David Daniels' "Shape Poems"; Charles Plymell, Behind-the-Scenes Beat; Local News

| 16 Feb 2015 | 04:57

    David Daniels (not the opera countertenor) calls this collection of "shape poems" The Gates of Paradise. In the 1990s you might have called Daniels an Outsider or Visionary artist, but those terms became so degraded into art-marketing hype and downtown cliche one uses them with extreme care anymore. Yet Daniels definitely is a visionary and an artist, and though university-trained he is intentionally operating outside the mainstream of the art world. He was born in 1933 and grew up in Maplewood, NJ. He studied art in Chicago 1949-'53 and painted for some years, but says that for a long time he's avoided the art world because it's too commercial. "I've really stayed away from it all. Because I was taught at a very young age if you wanna make money start a business?if you wanna do art, do it. And so many friends of mine?I happened to know a lot of famous people when I was young, and they all really killed themselves when they were young to make money. It was sad." Asked if he still paints, he replies, "I don't paint anymore. This is my painting now." He lived in New York in the 60s, in Cambridge in the 70s, and moved to Berkeley in 1981.

    Although he says he's been putting words and pictures together most of his life, this particular style was stimulated in 1980, when his son Chris, himself a poet and translator, "gave me a book called The Stuffed Owl," edited by Wyndham Lewis, "an anthology of bad verse by great poets. When I read it I did like 17 variations on some of the lines in there, and I really liked it. One thing led to another, and all of a sudden I started making pictures."

    In the years since, he says, he's explored many traditions and oeuvres of picture-writing and patternmaking, including but not limited to Arabic calligraphy, Cocteau, Greek poetry fragments, Persian rugs, Schubert's music, Rubens' fleshy nudes and jazz. Each of the works in The Gates of Paradise is itself a "gate"?"The Kitsch Gate," "The One Spark of Light and a Mountain Becomes the Sun Gate," "The Club Ha-Ha Gate," "The Transformation of Salami and Pastrami Rebar Into Dueling All Beef Ball Park Hot Dog Gates." Partly the "gate" terminology is in homage to a childhood influence, Rodin's Gates of Hell; when Daniels was a boy, his dad took him down to the Rodin Museum in Philadelphia, where there's a bronze cast of the massive doors. He uses the term also because "they're gates to inside a person. And also paradise is really inside people?happiness. I tried to write something that would show every conception of human happiness I've ever seen, in every way that anyone I've ever known has tried to become happy." He writes that he's attempting to integrate everything "from dancing body parts to Las Vegas lounge singers, from Brooklyn Dodgers fans to cyborg Babbits, from nerve wracked saints to L.A. bottom feeder rabbits...from intricate metaphysical forms to regional dialects, to just plain old fashioned crap." The goal is that "no dimension, no pretense, or any fad of soul crushing human trainings are left unilluminated."

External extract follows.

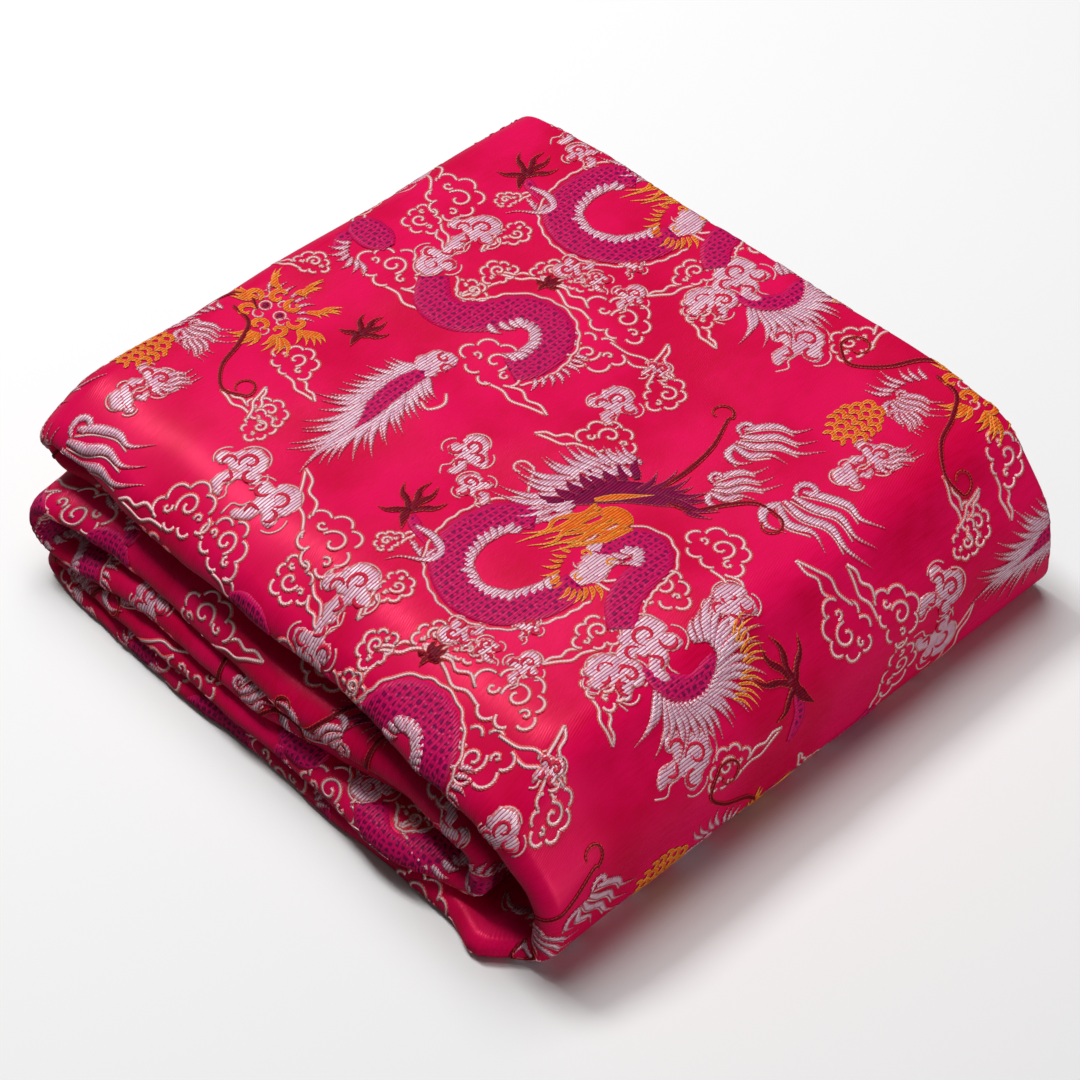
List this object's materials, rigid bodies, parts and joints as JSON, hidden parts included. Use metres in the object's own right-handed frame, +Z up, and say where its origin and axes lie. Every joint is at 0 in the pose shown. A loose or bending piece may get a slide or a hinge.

    He works on a PC, using Word. "I've gotten to the point where I can write out pictures on the computer just about the way you could write longhand, because I've done it for so many years. Some take me a week, and some take me a day... It's like weaving or carving. It's very easy in Word," he claims, though he likes to tell people sometimes that he uses "a secret algorithm."

    I ask him whether he writes the words first, or comes up with the shape first, or both simultaneously. "Both," he replies. "One forms the other? So I'm using shape as [poets] use meter." He told Deluxe Rubber Chicken, the avant-gardist website, that "What happens is I wake up at night, 2 or 3 am with a visual and word idea. I write it down on a piece of paper next to my bed. 2 or 3 half sentences. I put it on my desk the next morning. In a few hours or days or weeks I look at the idea on the piece of paper put it down and I start writing. I like to make things up. I kind of write and shape variations of the theme written on that paper. It might take me a few days or weeks. The picture tells me what to write and the writing tells me what to shape."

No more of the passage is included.